Ceci mis à part, le style est, dans son genre, remarquablement maîtrisé d'un bout à l'autre du livre, et c'est franchement drôle par endroits.
« En effet, lorsque l'époque où un homme de talent est obligé de vivre, est plate et bête, l'artiste est, à son insu même, hanté par la nostalgie d'un autre siècle.
Ne pouvant s'harmoniser qu'à de rares intervalles avec le milieu où il évolue ; ne découvrant plus dans l'examen de ce milieu et des créatures qui le subissent, des jouissances d'observation et d'analyse suffisantes à le distraire, il sent sourdre et éclore en lui de particuliers phénomènes.
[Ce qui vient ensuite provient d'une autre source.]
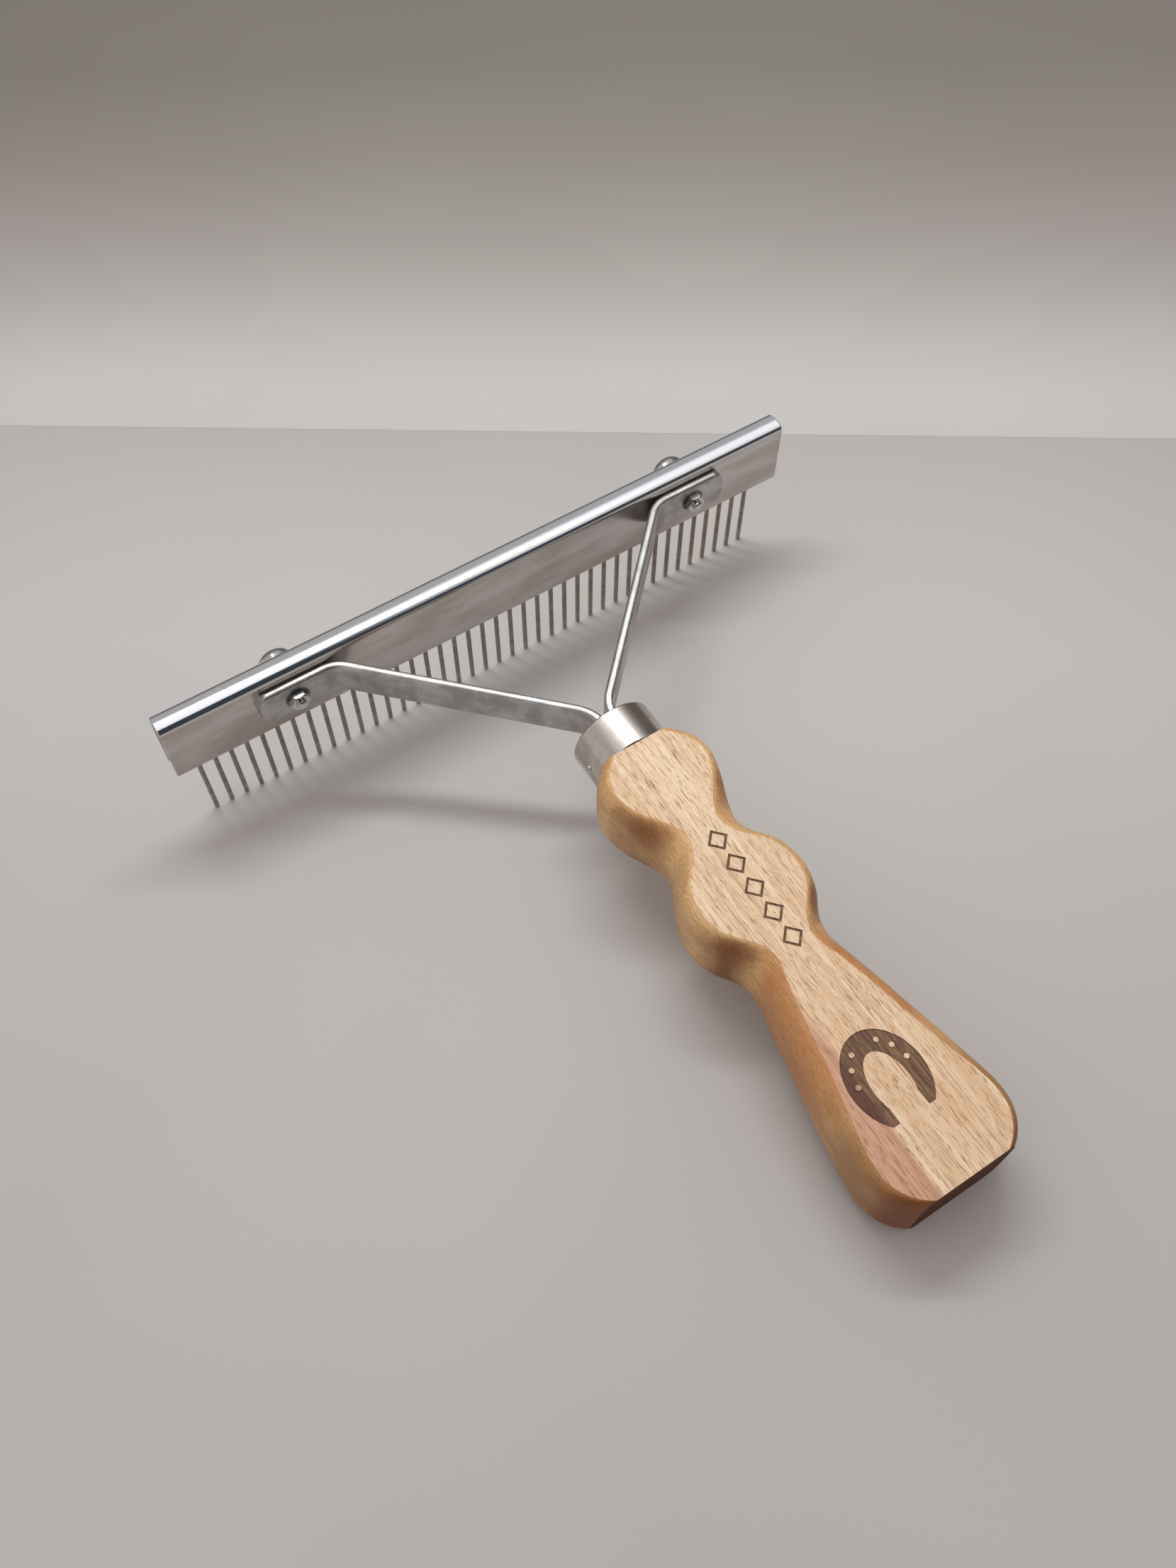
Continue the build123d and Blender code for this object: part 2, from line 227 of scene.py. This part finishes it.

De confus désirs de migration se lèvent qui se débrouillent dans la réflexion et dans l'étude. Les instincts, les sensations, les penchants légués par l'hérédité se réveillent, se déterminent, s'imposent avec une impérieuse assurance. Il se rappelle des souvenirs d'êtres et de choses qu'il n'a pas personnellement connus, et il vient un moment où il s'évade violemment du pénitencier de son siècle et rôde, en toute liberté, dans une autre époque avec laquelle, par une dernière illusion, il lui semble qu'il eût été mieux en accord ».